Suspended ground floor
Increasing the floors thermal mass by means of high performing insulation rather than standard stone wool between the joists and also upping the load-bearing insulation above the joist.
The heating system
I’ve been working out on what it seems like forever to configure the most cost effective way to heat and supply the new house plan.
So here’s the proposed system.
The same log burner will be incorporated into the design offering a centerpiece fireplace to the room while contributing its hot water along to the 900ltr solar tank. Increasing the hot-water solar system to accommodate 6 adults so will increase the roofs solar heating panels up to 12m2, but how to heat the rest of the house? Under floor heating (wet system) supplied from the solar tank to three ground floor zones. Will work the same frame structure idea so the warm air is not trapped under the first floor but allows the heat flow up and through the building so no UFH to the first floor. My problem was, what happens if the system is over loaded in the winter and takes all the heat generated in the tank and starving the domestic hot water supply. A few years ago I researched into tank-less hot water systems that use a tiny amount of electric to heat water. As you know all the energy in heating water is from 0 – 9 Degrees. Heating water up from this figure uses very little electric. The proposed system will run its domestic hot water requirement firstly through the solar tank then run through the tank-less water heater achieving a constant supply of hot water. This means it will always have a chance to be pre-heated before going through the tank-less system. This will take the pressure of the solar tank leaving the bulk of the hot water for the under floor heating.
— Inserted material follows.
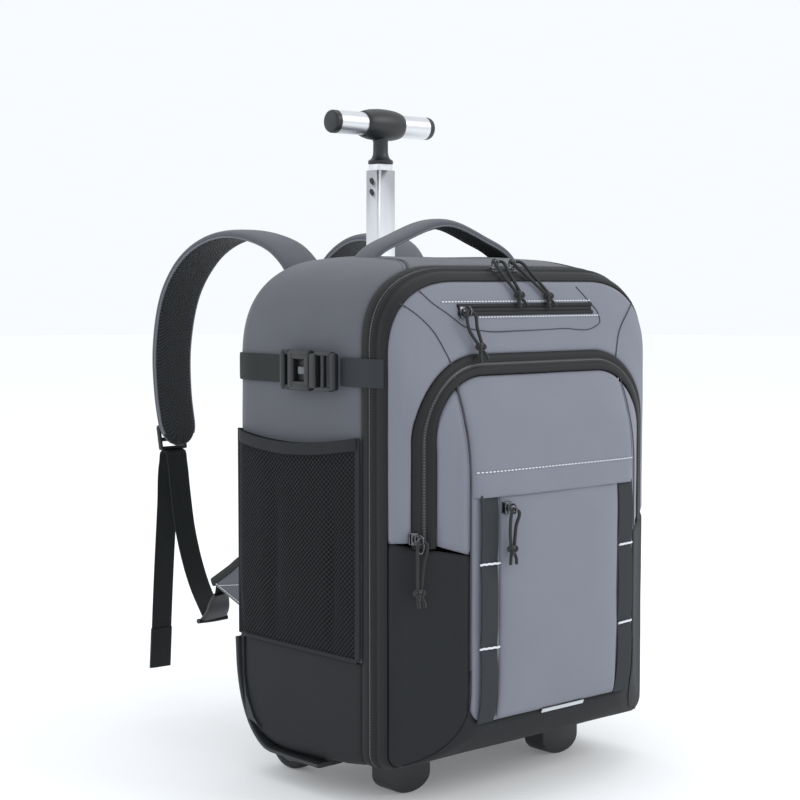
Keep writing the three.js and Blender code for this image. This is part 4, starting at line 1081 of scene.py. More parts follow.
@dataclass
class RearShell:
    """The grey sides, top and back of the main compartment, and its black base."""

    foot: float = 131.0
    well: tuple = ((109.6, 152.0), (35.4, 130.0), 68.0)
    rings: tuple = (0.985, 0.95, 0.88, 0.78, 0.66, 0.52, 0.38, 0.22, 0.08, 0.004)
    seam: tuple = ((-97, 6), (-94, -18), (-95, -40), (-104, -60), (-117, -78))

    def depths(self) -> Array:
        """Returns the rows' depths, closer together round the back edge."""
        return np.concatenate([spread(48, SACK.band_rear, 0.1), spread(24, 0.1, 0.0)[1:]])

    def backed(self, points: Array, foot: float) -> Array:
        """Adds the flat back to a table whose last row lies on the back's edge."""
        last = points[-1]
        rows = []
        for share in self.rings:
            row = last.copy()
            row[:, 0] *= share
            row[:, 2] = foot + (row[:, 2] - foot) * share
            rows.append(row)
        return np.concatenate([points, np.array(rows)])

    def top_at(self, x: Array, y: Array) -> Array:
        """Returns the points of the bag's top at places across and back."""
        x, y = np.asarray(x, float), np.asarray(y, float)
        row = SACK.row((SACK.back - y) / SACK.deep)
        share = np.clip((np.abs(x) - row["half"] + row["wide"]) / row["wide"], 0, 1)
        z = row["top"] - row["high"] * (1 - (1 - share**SACK.power) ** (1 / SACK.power))
        return np.stack([x, y, z], axis=-1)

    def build(self) -> None:
        """Makes the shell, the base and the seams."""
        depth = self.depths()[:, None]
        upper = self.backed(SACK.over(depth, spread(300, -1, 1)[None, :], self.foot), self.foot)
        Cut(edges="b", unevenness=0.45, thick=2.4).sew("rear_shell", upper, GREY, ("rear_shell",))
        lower = self.backed(SACK.under(depth, spread(280, -1, 1)[None, :], self.foot - 0.4), self.foot - 0.4)
        cut = Cut(edges="b", unevenness=0.3, thick=2.4)
        bm = lattice(cut.shape(lower))
        outward(bm)
        (x_low, x_high), (y_low, y_high), z_high = self.well
        gone = []
        for face in bm.faces:
            spot = face.calc_center_median()
            x, y, z = abs(spot.x) / MM, (spot.y - SHIFT) / MM, spot.z / MM
            if x_low < x < x_high and y_low < y < y_high and z < z_high:
                gone.append(face)
        bmesh.ops.delete(bm, geom=gone, context="FACES")
        wall(add_piece(bm, "rear_base", [BLACK], stands_for=("rear_base",)), 2.4)
        for side, name in SIDES:
            flat = through([(-side * x, y, 0) for x, y in self.seam], 60)
            path = self.top_at(flat[:, 0], flat[:, 1])
            up = unit(np.stack([0.35 * np.sign(path[:, 0]), 0 * path[:, 0], np.ones(len(path))], axis=1))
            # A darker grey strip along each top seam: painted shade in its groove.
            strip(f"top_seam_{name}", path + up * 0.1, up, 1.0, 1.3, GREY_SEAM_SHADE, power=2, count=8)
            for index, offset in enumerate((-3.2, 3.2)):
                _, _, beside = frames(path, up)
                row = path + beside * offset
                row[:, 2] = self.top_at(row[:, 0], row[:, 1])[:, 2]
                stitches(f"top_stitches_{name}_{index}", row, up, GREY_THREAD, 2.2, 3.6, 0.6, 0.3, 0.6)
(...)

The final stage will be to add a 1.8kw Photovoltaic solar system on the green roof so to balance out the energy demands in winter, electric back to grid method. It would mean the energy used through the winter would balance out from the electric generated in the summer for the tank-less hot water running cost.
The photovoltaic system should equal out the electric demands used per annum but further research needs to be assessed to achieve realistic figures.